Inventory is Not Moving in Line with Project Timelines
Delays, cancellations, or shifting priorities can leave you with stock that is no longer aligned with your production schedule.
- Customer or Project Delays: You are holding raw materials or completed units beyond their expected use date because timelines have changed.
- Idle Stock from Cancelled Orders: Inventory originally earmarked for a specific contract is now sitting unused.
Cash Flow Feels Tight, Even Though Receivables Are Strong
When capital is trapped in unsold or unused materials, it limits your ability to operate, even if your customers are paying on time.
- Increased Dependence on Outside Funding: You are leveraging loans or lines of credit more often to cover normal operating costs.
- Strained Vendor Relationships: Payment delays are occurring because funds are tied up in inventory rather than being available as cash.
Materials Are Aging or Degrading
Certain materials have shelf lives, while others can lose relevance if customer requirements or industry standards shift.
- Shelf Life Concerns: Chemicals, fluids, or temperature-sensitive supplies are at risk of becoming unusable.
- Obsolescence Risks: Materials that no longer meet specifications may need to be sold at a loss or written off entirely.
Production Has Slowed Due to Inventory Imbalance
Having inventory on hand does not always mean you have the right inventory.
- Mismatch Between Inventory and Demand: Your team is waiting on certain components, while others pile up unused.
- Increased Downtime: Jobs are stalled, not because of a lack of materials overall, but because of gaps in what is actually needed.
How Excess Inventory Hurts Your Business
At first, it might not feel like a crisis.
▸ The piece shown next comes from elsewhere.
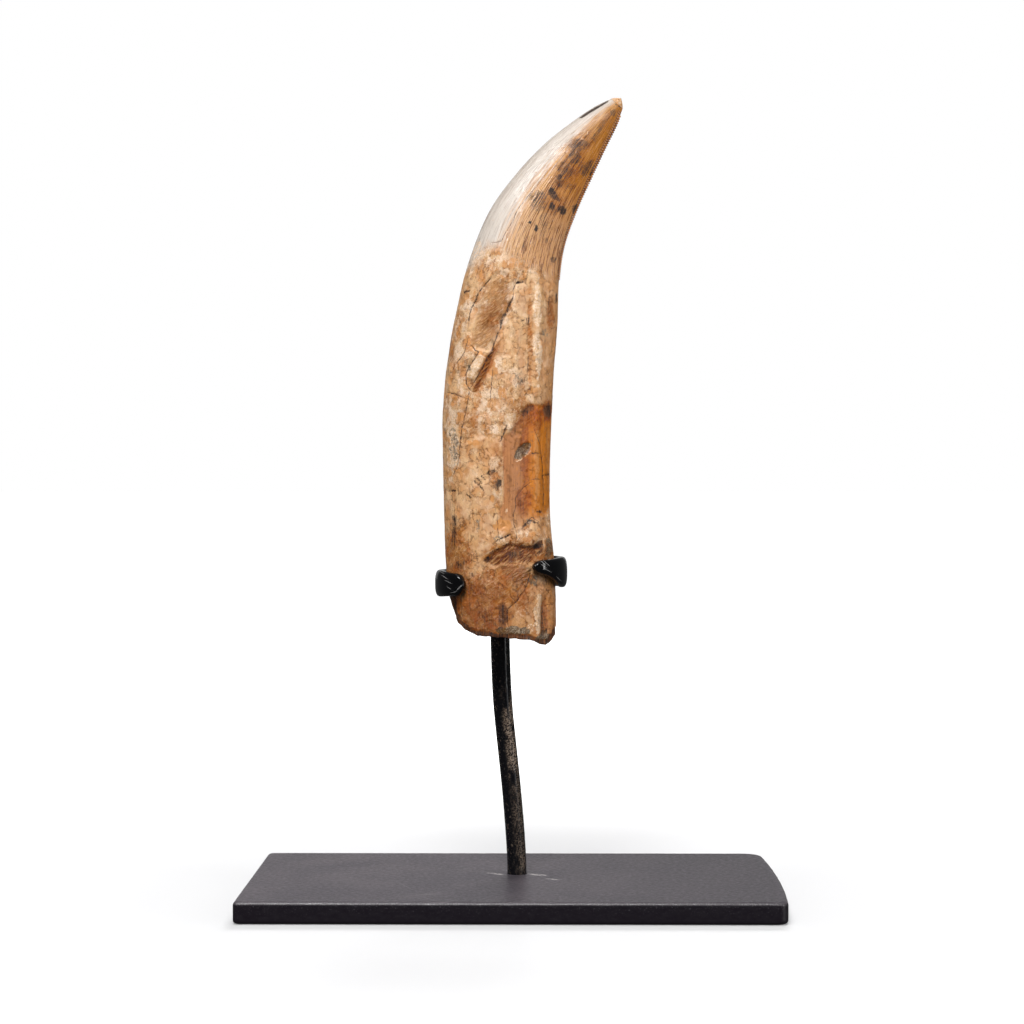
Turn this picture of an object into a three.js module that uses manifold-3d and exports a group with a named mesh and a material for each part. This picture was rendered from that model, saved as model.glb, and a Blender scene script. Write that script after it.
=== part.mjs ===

A full warehouse can even look like a sign of health. However, when inventory levels go unchecked, the effects start showing up in places you may not immediately connect back to overstock.
Restricted Agility During Shifts in Demand
In industries driven by contracts, market cycles, or project-based work, speed matters. If too much capital is tied up in the wrong materials, you lose the ability to respond to new opportunities.
- Slow Reaction to New Orders: You cannot take on new business because you need to clear out materials that no longer fit or because you cannot afford to start more work while your capital is tied up in excess inventory.
- Delayed Equipment Servicing or Maintenance: If your storage facilities are overfilled, other parts of your operation often get pushed aside.
Operational Efficiency Drops
Extra inventory means more warehouse management, more movement, more checking, more tracking, and more room for mistakes. Even if your storage is organized, the overhead of managing unused stock adds friction to every task.
- Longer Fulfillment and Prep Times: Crews spend more time locating what they need or stepping around what they don’t.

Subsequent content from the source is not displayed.